Friday, 17 April 2015

I have seen a dragon...


F.E Brightman (1856-1932), as liturgical scholars all know, was a distinguished ecclesiastical scholar and tutor at Magdalen College, Oxford. Apropos of fiery dragons, C.S Lewis wrote these alliterative staves:

We were talking of dragons, Tolkien and I
In a Berkshire bar. The big workman
Who had sat silent and sucked his pipe
All the evening, from his empty mug
With gleaming eye, glanced towards us;
"I seen 'em myself," he said fiercely.

This short poem is a fictionalized account of a meeting between Lewis and Brightman at some point (we're not told when). Brightman used to sit quietly in the Common Room of Magdalen College, saying nothing except on rare occasions.
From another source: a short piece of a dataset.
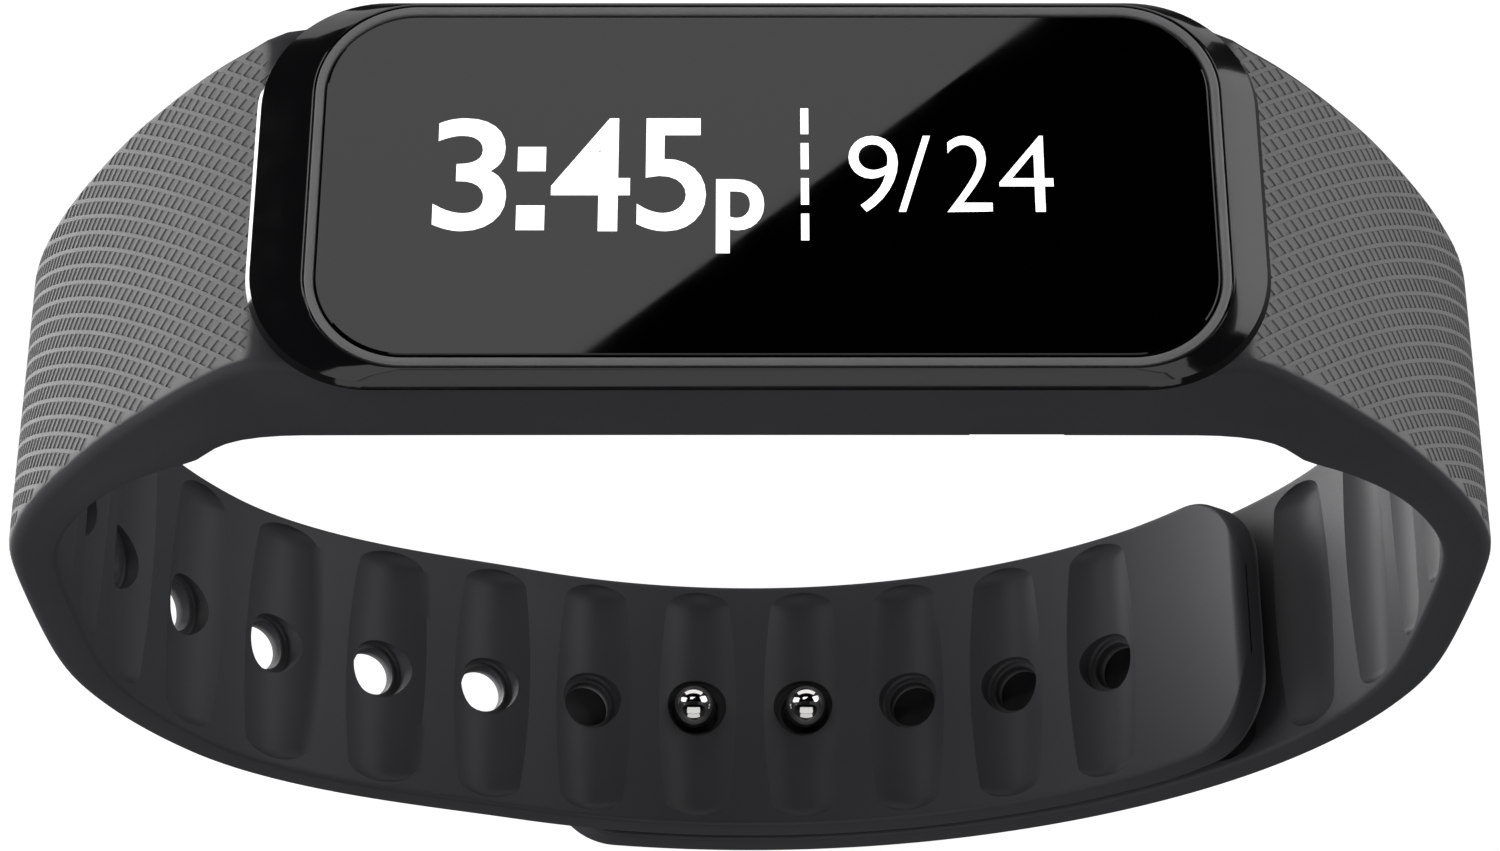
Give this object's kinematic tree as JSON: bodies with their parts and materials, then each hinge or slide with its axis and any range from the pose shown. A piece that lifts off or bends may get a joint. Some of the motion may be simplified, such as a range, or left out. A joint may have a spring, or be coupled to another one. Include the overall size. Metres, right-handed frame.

It transpired that they were all talking about dragons one evening and Brightman said: "I have seen a dragon." Nobody said a word for a moment, until: "where was that?" "On the Mount of Olives," he said. He went quiet again and never, even to his death, explained what he meant. This story can be read in Tolkien's letters (no.300) and in Carpenter's The Inklings: C.S. Lewis,  J.R.R. Tolkien, Charles Williams and their friends, chapter 4.

O, to have been a fly on the wall in the Bird and Baby in the 1940's!